Гарбзадеги (западничество)

Гарбзадеги (перс. «поражение Западом», «одержимость Западом», «эпидемия западничества», غربزدگی) – персидский термин, один из ключевых концептов общественно-политической мысли и социокультурного дискурса современного Ирана, который по-разному переводится в других языках, подразумевая  негативное воздействие вестернизации на традиционную культуру и сознание мусульманских обществ и стран третьего мира в целом.

Западные переводчики предлагали разные варианты перевода, в той или иной степени отражающие медицинско-патологический аспект этой метафоры: “Westoxification” (букв. отравление или интоксикация Западом), “Westitis”, “Euromania” или “Occidentosis”. Термин изначально использовался для обозначения потери иранской культурной идентичности в результате некритичного принятия и имитации западных моделей и критериев в образовании, искусстве и культуре, ведущего к превращению Ирана в пассивный рынок для западных товаров и пешку в западной геополитике.

Выражение было впервые придумано в 1940-е гг. Ахмадом Фардидом, профессором философии Тегеранского университета, и получило широкое распространение после публикации в 1962 году книги Джалала Але-Ахмада “Гарбзадеги”. В понимании Фардида, опиравшегося на концепцию “технологической философии” Хайдеггера, термин обозначал гегемонию древнегреческой философии, но его более поздняя интерпретация, популяризированная Але-Ахмадом, вышла далеко за рамки философии и стала обозначать более широкий социокультурный феномен, порожденный культурным шоком от насаждавшейся шахским режимом ускоренной вестернизации, который смутно ощущали все слои иранского общества 1960-1970-х годов, и термин стал наиболее лаконичным выражением этого коллективного переживания.

Але-Ахмад описывает поведение иранцев в ХХ веке как “пораженное духом западничества” (гарбзаде). В этом выражении содержалась игра слов, основанная на двойном значении “пораженный” (заде) в персидском языке, что означало одновременно «быть пораженным болезнью» или «быть ужаленным насекомым», а также «быть влюбленным и ослепленным”. Джалал Але-Ахмад пишет: «Я говорю, что гарбзадеги подобна холере [или] обморожению. Но нет. Она зловредна настолько же, насколько зловредны пилильщики (насекомые-вредители – Иран-1979) на пшеничных полях. Вы когда-нибудь видели, как они заражают пшеницу? Изнутри. Кое-где есть здоровая кожа, но это всего лишь кожа, совсем как панцирь цикады на дереве.”

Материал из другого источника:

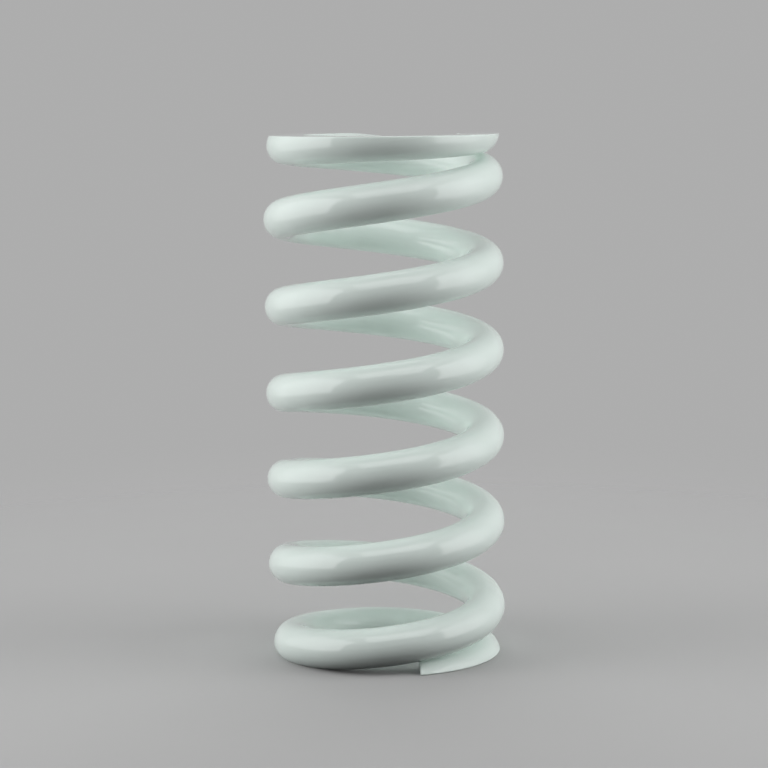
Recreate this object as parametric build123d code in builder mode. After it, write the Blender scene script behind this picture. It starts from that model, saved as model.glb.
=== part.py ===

Але-Ахмад утверждал, что Иран должен получить контроль над машинами и стать производителем, а не потребителем, хотя, преодолев однажды чуму западничества, он столкнется с новой болезнью – тоже западной – “пораженностью машинами”. “Душа этой дьявольской “машины” [должна быть] помещена в бутылку и предоставлена в наше распоряжение … [Иранский народ] не должен служить машинам, захваченным ими, поскольку машина – это средство, а не цель.”

Более высокая производительность иностранных машин опустошила местные ремесленные производства Ирана и превратила его в непродуктивную потребительскую экономику. “Эти города – просто блошиные рынки, торгующие европейскими промышленными товарами … В мгновение ока вместо городов и деревень у нас будут кучи трухлявых машин по всей стране, все они точно такие же, как американские “свалки”, и каждая размером с Тегеран.”

Але-Ахмад считал, что единственным элементом иранской жизни, не затронутым гарбзадеги, была религия. По его мнению, именно шиитский ислам в Иране обладал самобытностью и был способен приводить людей в движение.

Он также полагал, что светские интеллектуалы не способны эффективно выстраивать подлинно иранскую современность. С этой целью он выдвинул концепцию “возвращения” к исламской культуре, которая является подлинной и самобытной. Эта идея определяла основной настрой большей части политических сил, задействованных в народных протестах 1978 года в Иране, и, в конечном счете, вылилась в стремление к идеалу «исламского правления», которое в 1979 году практически стало предметом консенсуса для антишахской оппозиции.

Термин «гарбзадеги» оказался настолько универсальным и ёмким, что продолжил существование и после победы Исламской революции, оказавшись созвучным призывам нового лидера Имама Хомейни к “самодостаточности” и дискурсом борьбы против «западной культурной экспансии» следующего Верховного лидера Сеед Али Хаменеи (с 1989).